Four teenage girls. Four different stories. What they all have in common is that they’re dealing with unplanned pregnancies.
It's the summer of 1972, before Roe v. Wade. In rural Georgia, Izella is wise beyond her years, but burdened with the responsibility of her older sister, Ola, who has found out she’s pregnant. Their young neighbor, Missippi, is also pregnant, but doesn’t fully understand the extent of her predicament. When her father sends her to Chicago to give birth, she meets the final narrator, Susan, who is white and the daughter of an anti-choice senator.
PUBLISHERS WEEKLY
It's 1972, and four teenage girls three, black, in rural Georgia, and one, white, in Chicago confront unwanted pregnancies before Roe v. Wade made abortion legal.
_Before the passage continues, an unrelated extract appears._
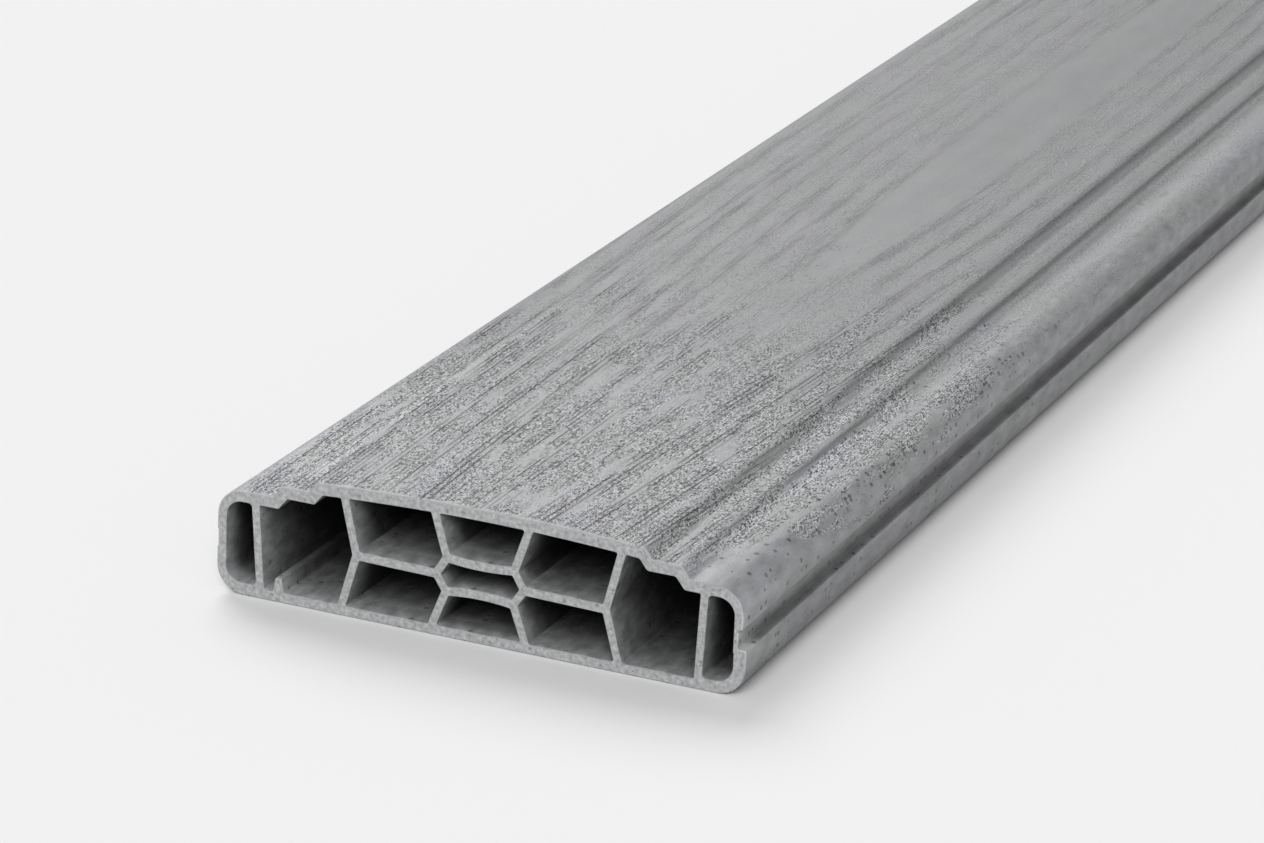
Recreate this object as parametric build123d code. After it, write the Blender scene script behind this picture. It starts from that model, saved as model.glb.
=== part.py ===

When her older sister, Ola, misses her period, Izella, 15, convinces her to visit Mrs. Mac, an elderly "seer," to end her pregnancy. The sisters' predicament is complicated because their preacher mother, Evangelist, has been highly critical of a neighbor, Missippi, 14, who is also pregnant following sexual assault by her uncle ("I feel like that baby gone wind up raised in a house of hell with all kind of sin and debauchery"). When Missippi's father, a long-haul trucker, moves his daughter to a Chicago home for pregnant teens run by the saintly Ms. Pearline, she meets Sue, 17, whose father is a conservative U.S. senator. The story bounces among each girl's story (with chapter titles that announce how far each is into her pregnancy), culminating in a tragic ending for one and a pledge among the others to remain lifelong friends. An epilogue catches readers up to the young women as adults. Though some plot elements don't add up, Pink (Into White) offers a timely, sobering account of the reality women faced before abortion was made legal. Ages 13 up.